Workload Support and Framework Compatibility

Native Inference Workloads

NVIDIA Run:ai supports multiple native inference workload types to accommodate different serving frameworks and deployment preferences:

• Custom - Deploy user-defined inference images built with any compatible runtime. This workload type also supports distributed inference, enabling multi-node serving for large models. Distributed inference is available via API only. See Distributed inference API for more details.

• Hugging Face - Run transformer-based models directly from Hugging Face repositories.

• NVIDIA NIM - Deploy optimized NVIDIA Inference Microservices that include built-in observability, tracing, and GPU performance metrics.

Additional Supported Inference Workloads

NVIDIA Run:ai also supports a broad range of workloads from the ML and Kubernetes ecosystem that are already registered as workload types in the platform and ready to use. These workloads can then be submitted using the Workloads v2 API and managed with the same orchestration, monitoring, and scheduling capabilities as native workloads. For details on feature support, see Supported features.

• NVIDIA NIM Services (using the dedicated NVIDIA NIM API)

• KServe

• SeldonDeployment

• RayService

Extending Inference Workload Support

For emerging ML frameworks, tools, or Kubernetes resources, the Resource Interface (RI) provides a declarative way to extend platform support. Administrators can register new workload types via the Workload Types API, making them available across the organization without requiring platform updates or code changes. Once registered, these workloads can then be submitted using the Workloads v2 API and managed with the same orchestration, monitoring, and scheduling capabilities as native workloads. See Extending workload support with Resource Interface for more details.

Observability and Metrics

Inference workloads deployed through NVIDIA Run:ai provide comprehensive observability and performance monitoring. See Workloads for more details.

• Inference metrics - Available for all inference workloads, tracking performance indicators such as GPU utilization, request throughput, and latency.

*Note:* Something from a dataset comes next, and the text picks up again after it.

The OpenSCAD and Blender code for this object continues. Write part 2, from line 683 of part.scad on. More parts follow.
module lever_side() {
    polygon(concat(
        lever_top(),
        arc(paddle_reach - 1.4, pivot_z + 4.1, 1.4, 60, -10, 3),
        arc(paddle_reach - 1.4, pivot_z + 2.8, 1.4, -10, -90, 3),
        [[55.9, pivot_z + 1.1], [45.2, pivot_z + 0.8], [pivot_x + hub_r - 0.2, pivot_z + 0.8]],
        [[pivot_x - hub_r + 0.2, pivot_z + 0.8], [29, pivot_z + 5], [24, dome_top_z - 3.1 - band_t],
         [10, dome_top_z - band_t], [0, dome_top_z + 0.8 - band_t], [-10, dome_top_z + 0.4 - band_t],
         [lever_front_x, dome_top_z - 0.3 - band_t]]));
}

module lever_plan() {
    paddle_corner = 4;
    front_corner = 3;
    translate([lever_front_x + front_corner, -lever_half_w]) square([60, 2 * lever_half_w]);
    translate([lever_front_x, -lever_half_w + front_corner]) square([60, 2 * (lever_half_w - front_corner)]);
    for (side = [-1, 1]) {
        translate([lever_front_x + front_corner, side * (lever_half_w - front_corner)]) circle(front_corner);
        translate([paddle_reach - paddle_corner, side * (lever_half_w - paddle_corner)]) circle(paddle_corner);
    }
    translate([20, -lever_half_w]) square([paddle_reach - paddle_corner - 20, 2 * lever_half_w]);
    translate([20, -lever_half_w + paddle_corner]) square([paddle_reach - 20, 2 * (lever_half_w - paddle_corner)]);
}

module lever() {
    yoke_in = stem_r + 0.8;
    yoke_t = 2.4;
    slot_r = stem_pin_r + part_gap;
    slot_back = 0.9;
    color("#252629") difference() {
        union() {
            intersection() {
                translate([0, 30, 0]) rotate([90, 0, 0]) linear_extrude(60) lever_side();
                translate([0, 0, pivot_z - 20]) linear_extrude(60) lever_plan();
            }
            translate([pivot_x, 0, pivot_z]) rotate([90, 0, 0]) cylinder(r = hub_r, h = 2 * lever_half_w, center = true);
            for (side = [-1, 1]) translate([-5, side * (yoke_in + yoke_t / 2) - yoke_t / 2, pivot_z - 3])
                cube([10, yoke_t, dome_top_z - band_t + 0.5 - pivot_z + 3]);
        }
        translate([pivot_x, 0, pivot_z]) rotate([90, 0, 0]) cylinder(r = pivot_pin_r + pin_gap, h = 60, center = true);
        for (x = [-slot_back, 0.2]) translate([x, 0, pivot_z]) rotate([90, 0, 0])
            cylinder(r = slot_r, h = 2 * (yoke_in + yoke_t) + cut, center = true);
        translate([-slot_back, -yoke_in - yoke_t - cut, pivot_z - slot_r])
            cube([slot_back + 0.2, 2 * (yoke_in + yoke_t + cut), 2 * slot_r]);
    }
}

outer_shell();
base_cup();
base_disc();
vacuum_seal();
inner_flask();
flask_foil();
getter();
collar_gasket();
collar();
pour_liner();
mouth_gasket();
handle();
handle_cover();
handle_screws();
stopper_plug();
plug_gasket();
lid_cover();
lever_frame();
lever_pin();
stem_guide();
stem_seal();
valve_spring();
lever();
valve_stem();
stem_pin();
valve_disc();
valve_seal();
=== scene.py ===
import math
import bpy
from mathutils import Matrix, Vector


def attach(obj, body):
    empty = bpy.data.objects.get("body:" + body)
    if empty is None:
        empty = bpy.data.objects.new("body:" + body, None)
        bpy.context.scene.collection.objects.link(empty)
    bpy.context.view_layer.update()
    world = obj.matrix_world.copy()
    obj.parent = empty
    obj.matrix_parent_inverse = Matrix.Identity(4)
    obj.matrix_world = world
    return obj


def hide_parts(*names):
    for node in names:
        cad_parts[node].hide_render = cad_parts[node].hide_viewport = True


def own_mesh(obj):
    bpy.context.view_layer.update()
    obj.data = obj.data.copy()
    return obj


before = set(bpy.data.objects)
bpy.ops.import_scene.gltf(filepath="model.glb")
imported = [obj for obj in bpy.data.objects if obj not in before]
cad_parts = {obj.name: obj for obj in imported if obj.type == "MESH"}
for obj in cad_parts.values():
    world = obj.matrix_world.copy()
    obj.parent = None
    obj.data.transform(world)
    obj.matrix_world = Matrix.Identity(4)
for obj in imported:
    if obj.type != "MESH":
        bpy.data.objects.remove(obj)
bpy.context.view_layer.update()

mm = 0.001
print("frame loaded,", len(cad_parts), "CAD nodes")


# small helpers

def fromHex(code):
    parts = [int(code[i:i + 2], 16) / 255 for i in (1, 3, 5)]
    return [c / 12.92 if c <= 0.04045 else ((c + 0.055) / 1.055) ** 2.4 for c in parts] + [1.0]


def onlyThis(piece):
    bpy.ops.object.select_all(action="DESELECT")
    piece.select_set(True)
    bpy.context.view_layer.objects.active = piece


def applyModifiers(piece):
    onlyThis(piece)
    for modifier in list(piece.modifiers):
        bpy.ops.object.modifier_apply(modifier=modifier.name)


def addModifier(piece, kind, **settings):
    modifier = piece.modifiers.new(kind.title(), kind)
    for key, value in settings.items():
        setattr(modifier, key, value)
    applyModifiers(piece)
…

• NVIDIA NIM metrics - Specific to NVIDIA NIM workloads, offering additional visibility into model-level statistics, runtime performance, and token-level metrics for LLMs.

Workload Architecture

NVIDIA Run:ai inference workloads can be deployed as:

• Single-node - Deployed as a single pod, typically for lightweight or latency-sensitive serving.

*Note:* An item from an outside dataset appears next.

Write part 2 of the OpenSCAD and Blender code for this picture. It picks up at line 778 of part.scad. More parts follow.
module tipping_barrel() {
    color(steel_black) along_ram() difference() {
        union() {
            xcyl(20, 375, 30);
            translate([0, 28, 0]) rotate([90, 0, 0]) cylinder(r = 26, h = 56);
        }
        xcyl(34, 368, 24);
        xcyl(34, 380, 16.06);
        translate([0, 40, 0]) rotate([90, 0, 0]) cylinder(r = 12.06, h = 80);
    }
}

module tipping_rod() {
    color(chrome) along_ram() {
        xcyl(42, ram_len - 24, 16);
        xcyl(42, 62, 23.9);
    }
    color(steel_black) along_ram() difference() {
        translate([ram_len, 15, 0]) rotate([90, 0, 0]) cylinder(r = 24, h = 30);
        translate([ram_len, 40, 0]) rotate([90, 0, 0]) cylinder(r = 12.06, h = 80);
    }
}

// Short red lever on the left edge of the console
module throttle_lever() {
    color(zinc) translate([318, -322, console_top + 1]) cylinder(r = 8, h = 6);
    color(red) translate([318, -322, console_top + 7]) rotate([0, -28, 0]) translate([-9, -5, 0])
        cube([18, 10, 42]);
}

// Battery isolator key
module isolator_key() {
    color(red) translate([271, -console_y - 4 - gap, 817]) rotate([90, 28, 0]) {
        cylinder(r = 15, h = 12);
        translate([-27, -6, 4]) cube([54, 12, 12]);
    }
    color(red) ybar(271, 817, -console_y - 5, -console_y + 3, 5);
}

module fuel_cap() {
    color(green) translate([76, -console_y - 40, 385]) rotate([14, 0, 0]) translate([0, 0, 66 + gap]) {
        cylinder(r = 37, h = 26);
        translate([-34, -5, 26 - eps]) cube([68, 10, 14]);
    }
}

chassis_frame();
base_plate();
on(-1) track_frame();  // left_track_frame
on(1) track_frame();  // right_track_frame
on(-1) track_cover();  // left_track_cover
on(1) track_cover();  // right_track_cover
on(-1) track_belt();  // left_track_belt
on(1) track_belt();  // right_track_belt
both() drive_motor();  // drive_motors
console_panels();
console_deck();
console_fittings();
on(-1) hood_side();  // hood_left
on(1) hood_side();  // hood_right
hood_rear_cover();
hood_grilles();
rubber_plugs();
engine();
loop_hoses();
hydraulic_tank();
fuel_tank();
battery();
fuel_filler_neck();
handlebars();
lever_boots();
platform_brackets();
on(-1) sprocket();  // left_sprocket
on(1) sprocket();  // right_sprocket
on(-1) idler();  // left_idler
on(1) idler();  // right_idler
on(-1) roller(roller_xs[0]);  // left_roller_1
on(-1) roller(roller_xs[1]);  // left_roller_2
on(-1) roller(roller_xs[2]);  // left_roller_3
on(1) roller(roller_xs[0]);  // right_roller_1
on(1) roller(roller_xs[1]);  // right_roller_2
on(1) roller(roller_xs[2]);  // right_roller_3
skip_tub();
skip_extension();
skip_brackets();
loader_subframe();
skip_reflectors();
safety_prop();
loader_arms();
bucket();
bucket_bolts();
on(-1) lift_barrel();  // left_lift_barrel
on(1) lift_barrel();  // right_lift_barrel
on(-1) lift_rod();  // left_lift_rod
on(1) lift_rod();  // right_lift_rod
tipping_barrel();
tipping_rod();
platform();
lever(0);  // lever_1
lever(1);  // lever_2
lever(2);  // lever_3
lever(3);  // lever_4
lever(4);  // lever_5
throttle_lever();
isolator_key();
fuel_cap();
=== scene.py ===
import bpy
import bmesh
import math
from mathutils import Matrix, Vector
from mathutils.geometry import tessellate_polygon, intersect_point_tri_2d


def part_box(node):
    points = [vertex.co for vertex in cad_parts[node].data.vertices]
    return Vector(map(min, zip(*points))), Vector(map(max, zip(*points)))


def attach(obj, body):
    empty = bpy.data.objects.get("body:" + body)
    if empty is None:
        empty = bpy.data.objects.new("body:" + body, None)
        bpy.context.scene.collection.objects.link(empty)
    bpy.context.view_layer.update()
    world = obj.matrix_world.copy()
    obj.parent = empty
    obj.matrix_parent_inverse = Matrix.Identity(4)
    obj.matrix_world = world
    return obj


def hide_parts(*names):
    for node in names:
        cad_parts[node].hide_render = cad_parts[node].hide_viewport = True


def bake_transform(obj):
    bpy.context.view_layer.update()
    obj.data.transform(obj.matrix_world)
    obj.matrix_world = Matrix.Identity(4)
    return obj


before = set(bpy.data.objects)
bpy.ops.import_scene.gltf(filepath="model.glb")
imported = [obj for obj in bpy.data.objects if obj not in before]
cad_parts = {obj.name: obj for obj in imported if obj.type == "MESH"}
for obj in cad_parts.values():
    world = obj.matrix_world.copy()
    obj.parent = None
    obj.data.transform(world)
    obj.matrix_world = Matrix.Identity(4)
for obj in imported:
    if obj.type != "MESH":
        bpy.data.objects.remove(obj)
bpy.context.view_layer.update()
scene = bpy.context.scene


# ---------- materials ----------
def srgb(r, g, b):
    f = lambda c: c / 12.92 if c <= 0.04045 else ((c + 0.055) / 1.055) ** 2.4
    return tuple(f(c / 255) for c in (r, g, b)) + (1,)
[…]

• Multi-node - Deployed as a coordinated set of pods (Leader–Worker Set) to support large language models (LLMs) that cannot fit on a single GPU node (for example, DeepSeek R1).

Deployment Architecture Overview

Single-Node Deployment

Single-node inference workloads are deployed as a single pod and use Knative Serving, which provides serverless capabilities such as request queuing, autoscaling, and granular rollout.

Request flow:

1. The client authenticates with the NVIDIA Run:ai control plane to obtain a token.

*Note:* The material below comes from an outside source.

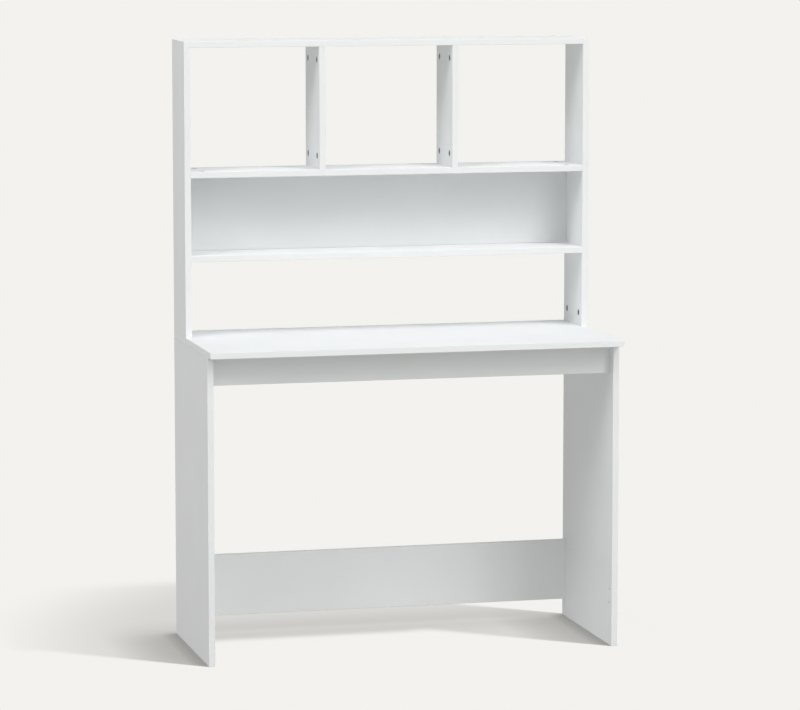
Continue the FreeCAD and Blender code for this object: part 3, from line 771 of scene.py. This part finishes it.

2. The client sends a request to the inference serving endpoint hosted in the NVIDIA Run:ai cluster.

3. The request passes through the organization’s load balancer.

4. The request reaches the NGINX Ingress, where TLS termination occurs. NGINX proxies the request to the Kourier ingress.

5. Kourier forwards the request to the Knative Queue Proxy. The queue proxy manages traffic to maintain service level objectives (SLOs), metrics, and concurrency.

6. Authorization is validated before the LLM/model container processes the request.

7. Results are returned to the client.

Multi-Node Deployment

Multi-node inference workloads use multiple pods, one leader and several workers pods, forming a Leader–Worker Set (LWS). Knative is not used in this configuration.

Request flow

1. The client authenticates with the NVIDIA Run:ai control plane to obtain a token.

2. The client sends a request to the inference serving endpoint hosted in the NVIDIA Run:ai cluster

3. Requests flow through the load balancer and Ingress directly to the inference leader pod.

4. Authorization is validated by the leader pod before any computation is offloaded to workers.

5. The leader pod handles authorization and delegates computation across the worker pods.

6. Results are aggregated by the leader and returned to the client.